If a field contributes to the grain of the data in your source, then it can’t be ignored. When a field is defined as a business entity, it should be included in the link key and represented as its own foreign key within the link.

If the field contributes to the grain but isn’t identified as a business entity, then it should be treated as a dependent key. There have been plenty of discussions here around handling dependent keys - for example: Modeling a dependent child - Data Vault 2.0 - Data Community Forum

If the field falls into neither category, it’s likely descriptive and should live in your satellites.

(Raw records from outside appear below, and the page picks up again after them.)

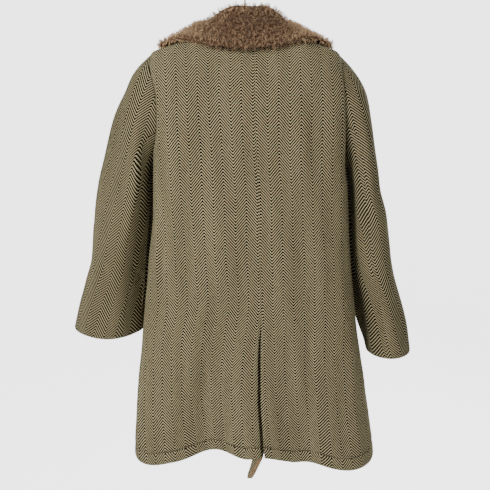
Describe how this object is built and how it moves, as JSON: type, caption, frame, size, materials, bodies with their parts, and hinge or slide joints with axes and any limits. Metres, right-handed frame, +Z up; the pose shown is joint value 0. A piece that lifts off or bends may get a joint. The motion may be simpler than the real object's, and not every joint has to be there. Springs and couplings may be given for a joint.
{
  "type": "double breasted coat on a hanger",
  "caption": "Woman's three-quarter double breasted coat in herringbone tweed with a wide curly fur collar, buttoned, hanging open at neck, cuffs and hem from a hanger.",
  "frame": {"origin": "inner top of the hanger's hook, where a rail carries it", "axes": "+Z up; -Y out of the coat's back, which the picture shows; +Y out of its front; +X towards the wearer's right"},
  "size_m": [0.779, 0.2109, 1.0867],
  "materials": {
    "tweed_back": "matte",
    "tweed_front": "matte",
    "tweed_sleeve": "matte",
    "collar_fur": "matte",
    "button_horn": "polished",
    "hanger_wood": "satin",
    "hook_steel": "satin"
  },
  "bodies": {
    "root": {"back_left": "tweed_back", "back_right": "tweed_back", "vent_underlap": "tweed_back", "front_left": "tweed_front", "front_right": "tweed_front", "upper_sleeve_left": "tweed_sleeve", "under_sleeve_left": "tweed_sleeve", "upper_sleeve_right": "tweed_sleeve", "under_sleeve_right": "tweed_sleeve", "fur_collar": "collar_fur", "button_1": "button_horn", "button_2": "button_horn", "button_3": "button_horn", "button_4": "button_horn", "button_5": "button_horn", "button_6": "button_horn", "hanger_bar": "hanger_wood", "hanger_hook": "hook_steel"}
  },
  "joints": []
}
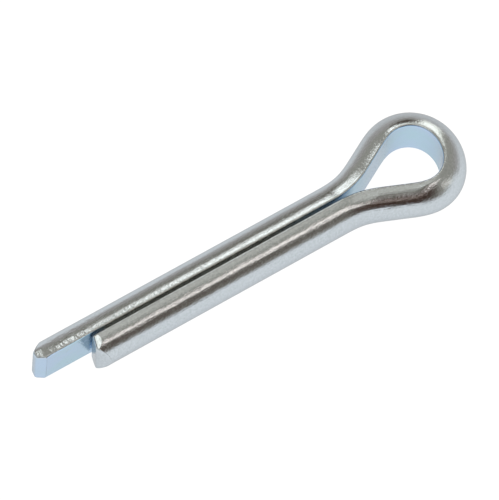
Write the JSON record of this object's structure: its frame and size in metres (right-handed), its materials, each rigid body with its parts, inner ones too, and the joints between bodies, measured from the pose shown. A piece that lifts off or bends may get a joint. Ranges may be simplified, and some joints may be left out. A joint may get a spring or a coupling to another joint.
{
  "type": "cotter pin",
  "caption": "Split cotter pin folded from half-round steel wire, with a teardrop eye and two straight legs, one longer, that spread to lock a shaft, clevis pin or castle nut.",
  "frame": {"origin": "on the axis of the closed legs, at the shoulder where the long leg's straight part meets the eye", "axes": "+X along the legs towards the eye, +Y towards the longer leg, +Z square to the plane of the eye; the pin lies on its side with the eye flat"},
  "size_m": [0.0537, 0.0125, 0.0064],
  "materials": {
    "zinc_plated_steel": "gloss"
  },
  "bodies": {
    "root": {"cotter_pin": "zinc_plated_steel"}
  },
  "joints": []
}
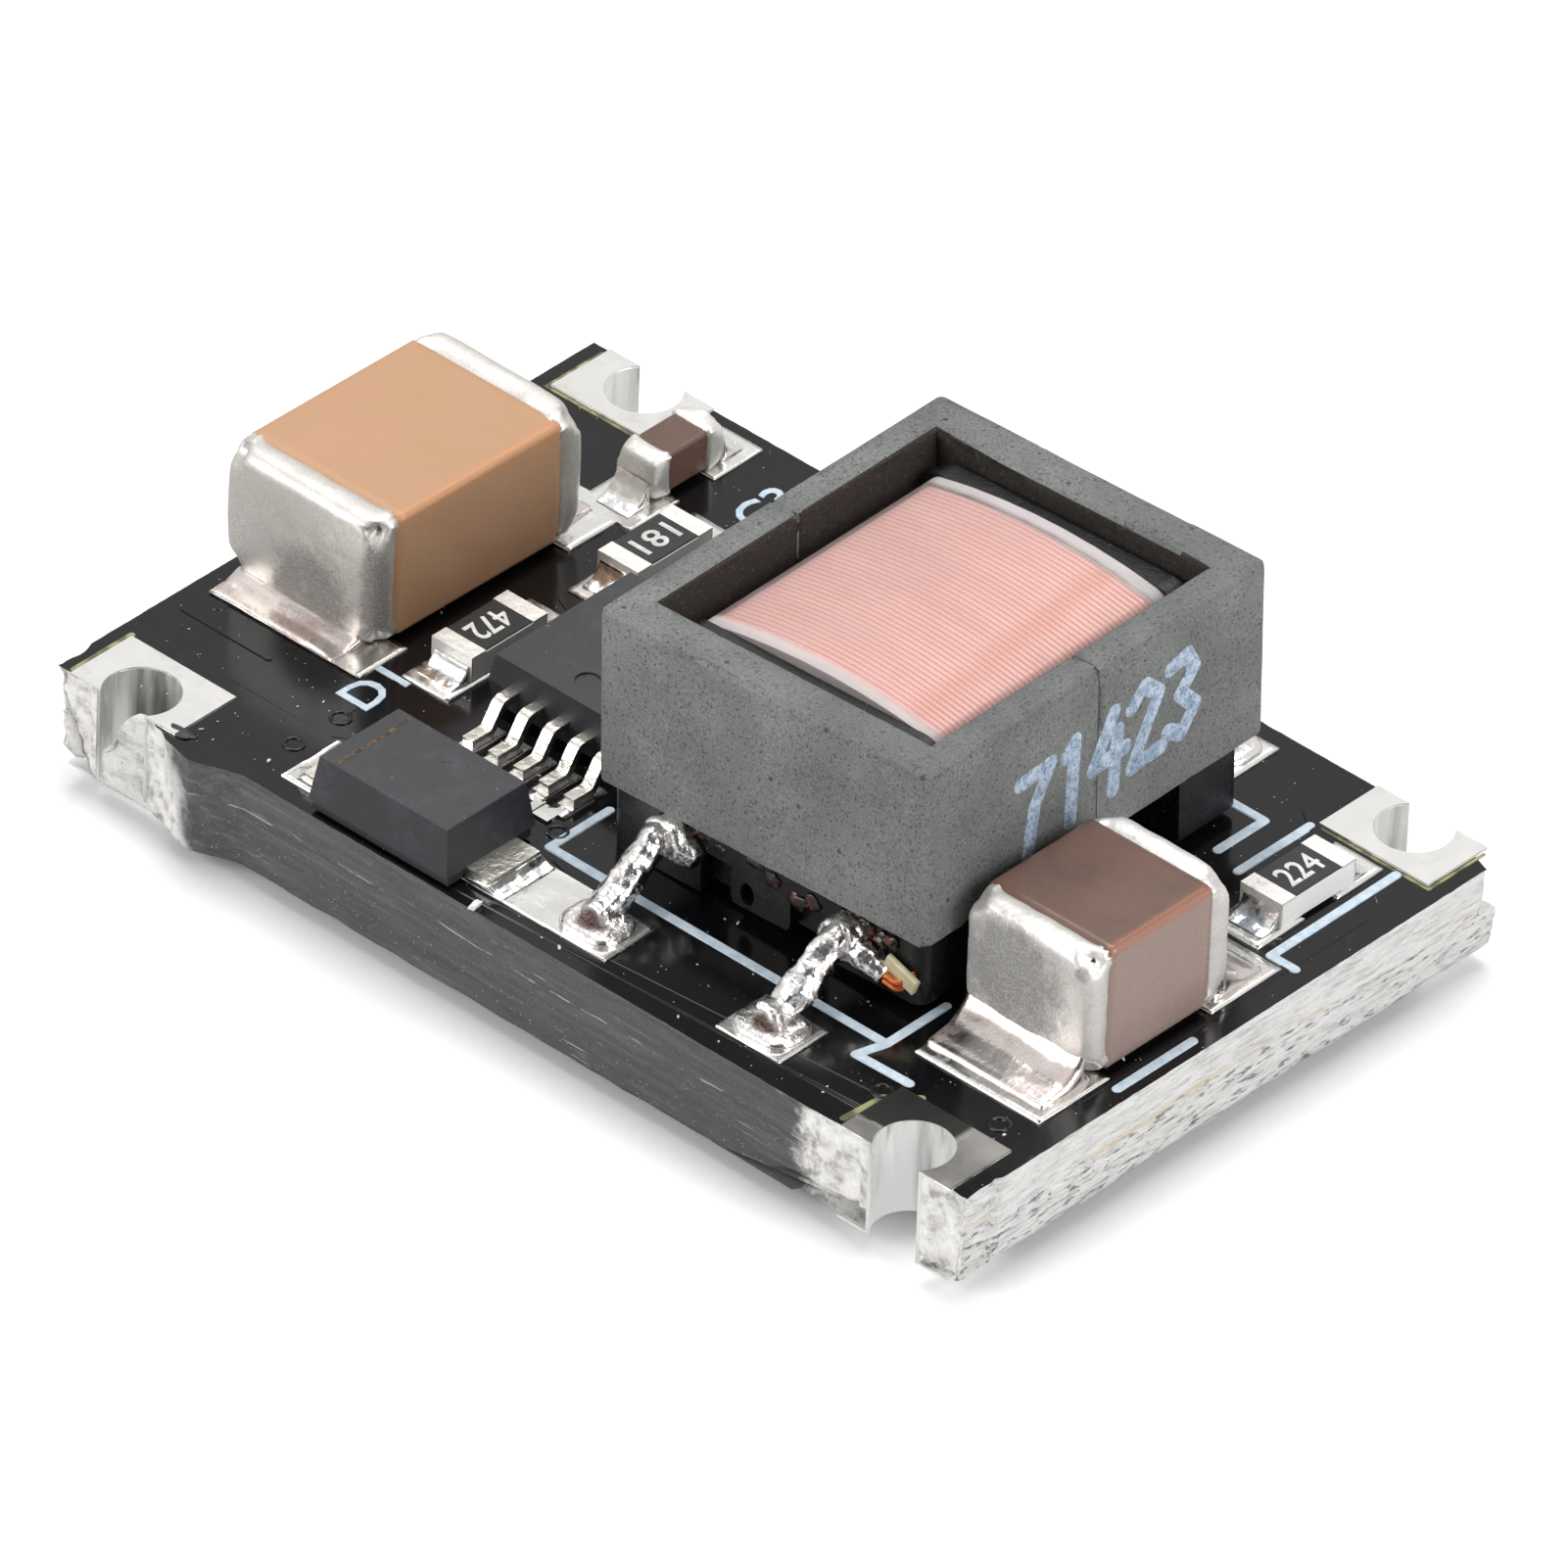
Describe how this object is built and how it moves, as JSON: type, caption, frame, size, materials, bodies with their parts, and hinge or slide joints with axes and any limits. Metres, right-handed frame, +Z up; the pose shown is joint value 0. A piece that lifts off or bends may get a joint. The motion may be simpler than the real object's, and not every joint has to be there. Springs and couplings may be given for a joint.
{
  "type": "voltage boost converter module",
  "caption": "Small black circuit board carrying a ferrite transformer, ceramic capacitors, a diode, a controller chip and chip resistors, with half-round plated notches at its corners.",
  "frame": {"origin": "middle of the board's underside, where the module rests", "axes": "+X along the board's long side towards the second capacitor, +Y across it away from the diode, +Z up from the underside"},
  "size_m": [0.018, 0.0117, 0.006],
  "materials": {
    "solder_mask": "gloss black solder mask over glass fibre laminate",
    "tin_plate": "bright tinned copper",
    "solder": "bright solder",
    "tan_ceramic": "satin tan ceramic",
    "brown_ceramic": "satin brown ceramic",
    "end_cap_metal": "dull tinned end caps",
    "white_ceramic": "matte white ceramic",
    "resistor_coat": "gloss black coat",
    "black_moulding": "fine matte black moulding",
    "lead_metal": "matte tinned leads",
    "ferrite": "ground grey ferrite",
    "bobbin_plastic": "black moulded plastic",
    "enamelled_wire": "pink enamelled copper wire",
    "tape_film": "clear polyester tape",
    "bare_copper": "bare copper",
    "sleeve_film": "yellowish sleeve",
    "print_ink": "pale printed ink"
  },
  "bodies": {
    "root": {"circuit_board": "solder_mask", "front_left_edge_terminal": "tin_plate", "front_right_edge_terminal": "tin_plate", "back_left_edge_terminal": "tin_plate", "back_right_edge_terminal": "tin_plate", "tinned_pads": "tin_plate", "printed_lines": "print_ink", "large_capacitor_block": "tan_ceramic", "large_capacitor_end_caps": "end_cap_metal", "large_capacitor_solder": "solder", "second_capacitor_block": "brown_ceramic", "second_capacitor_end_caps": "end_cap_metal", "second_capacitor_solder": "solder", "small_capacitor_block": "brown_ceramic", "small_capacitor_end_caps": "end_cap_metal", "small_capacitor_solder": "solder", "diode_body": "black_moulding", "diode_leads": "lead_metal", "diode_solder": "solder", "controller_body": "black_moulding", "controller_leads": "lead_metal", "controller_solder": "solder", "chip_resistor_solder": "solder", "core_front_half": "ferrite", "core_back_half": "ferrite", "bobbin": "bobbin_plastic", "inner_winding": "enamelled_wire", "outer_winding": "enamelled_wire", "inner_tape": "tape_film", "outer_tape": "tape_film", "front_pins": "lead_metal", "back_pins": "lead_metal", "front_pin_solder": "solder", "back_pin_solder": "solder", "front_wire_wraps": "solder", "back_wire_wraps": "solder", "copper_strands": "bare_copper", "wire_sleeve": "sleeve_film", "front_chip_resistor_ceramic": "white_ceramic", "front_chip_resistor_coat": "resistor_coat", "front_chip_resistor_ends": "end_cap_metal", "rear_chip_resistor_ceramic": "white_ceramic", "rear_chip_resistor_coat": "resistor_coat", "rear_chip_resistor_ends": "end_cap_metal", "end_chip_resistor_ceramic": "white_ceramic", "end_chip_resistor_coat": "resistor_coat", "end_chip_resistor_ends": "end_cap_metal"}
  },
  "joints": []
}
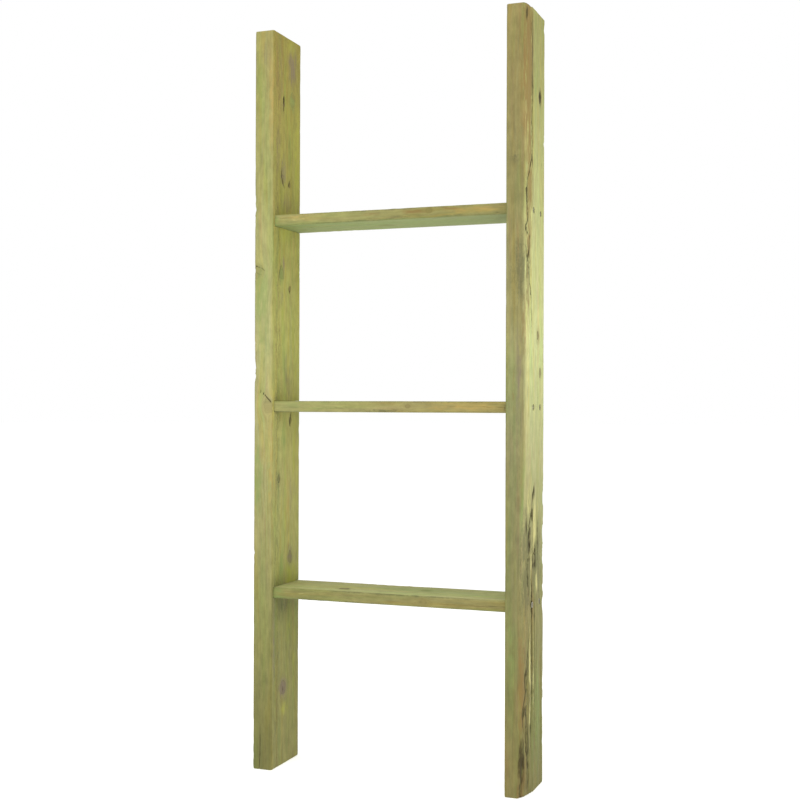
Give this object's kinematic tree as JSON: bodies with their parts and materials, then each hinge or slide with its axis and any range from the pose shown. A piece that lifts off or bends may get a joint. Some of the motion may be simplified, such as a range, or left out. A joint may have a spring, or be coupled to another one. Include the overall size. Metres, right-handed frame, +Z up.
{
  "type": "ladder toss frame",
  "caption": "Upright timber ladder frame with flat board rungs housed and screwed between sawn side rails, a target for a lawn toss game.",
  "frame": {"origin": "on the ground, midway between the rails and midway from front to back", "axes": "+Z up the rails, +X towards the right rail seen from the front, front towards -Y"},
  "size_m": [0.458, 0.102, 1.2],
  "materials": {
    "rail_timber": "sawn treated softwood, yellow-green",
    "rung_timber": "sawn treated softwood, slightly warmer",
    "screw_steel": "dull galvanised"
  },
  "bodies": {
    "root": {"left_rail": "rail_timber", "right_rail": "rail_timber", "bottom_rung": "rung_timber", "middle_rung": "rung_timber", "top_rung": "rung_timber", "bottom_left_front_screw": "screw_steel", "bottom_left_rear_screw": "screw_steel", "bottom_right_front_screw": "screw_steel", "bottom_right_rear_screw": "screw_steel", "middle_left_front_screw": "screw_steel", "middle_left_rear_screw": "screw_steel", "middle_right_front_screw": "screw_steel", "middle_right_rear_screw": "screw_steel", "top_left_front_screw": "screw_steel", "top_left_rear_screw": "screw_steel", "top_right_front_screw": "screw_steel", "top_right_rear_screw": "screw_steel"}
  },
  "joints": []
}
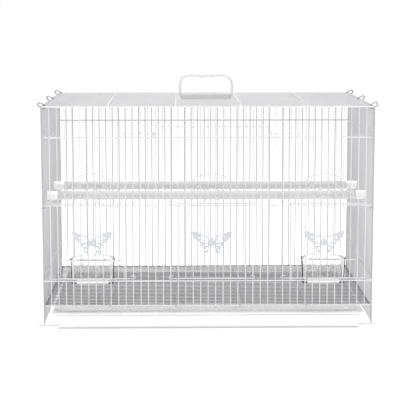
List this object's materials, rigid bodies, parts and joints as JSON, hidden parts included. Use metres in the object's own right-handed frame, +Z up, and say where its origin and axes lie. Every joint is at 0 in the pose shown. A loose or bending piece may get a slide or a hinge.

Hi Dylan.roe and emanueol,

I think I’m seeing the disconnect. I’ll be more explicit.

I have a file/table that contains different attribute types. Specifically, there are five “BK” attributes: Account_ID, Portfolio_ID, Asset_ID, Agent_ID, and Beneficiary_ID. Additionally, there are “descriptive" attributes as well.

The “BK” attributes that make the record count grain unique (i.e., HAVING COUNT(*) > 1) include Account_ID, Portfolio_ID, and Asset_ID. The remaining two “BK” attributes, Agent_ID and Beneficiary_ID, along with the three previously mentioned “BK” attributes, are, for simple terms, the “BK” grain of the file/table.

Many argue that since the “BK” attributes Agent_ID and Beneficiary_ID are not involved in the record count uniqueness (i.e., HAVING COUNT(*) > 1), they should not be included as “hashed BKs” in the link. Instead, they ought to be stored as “descriptive” attributes in the link satellite. Too, I don’t see these two “BK” attributes as Dependent Child Keys either.

Does that make sense?

Thank you for your response.

John

Surely there must exist several types of relationships between all or some of those 5 entities (they all seem proper entities hubs).

Create as many links as relationships, each having the maximum number of hubs defining proper hubs.

1 Like

I’d be cautious about creating multiple links from a single source. When you later try to rebuild that source from several linked records, you risk introducing relationships that were never actually there.

If you really need a link at a reduced grain, it can always be created after the Raw Vault.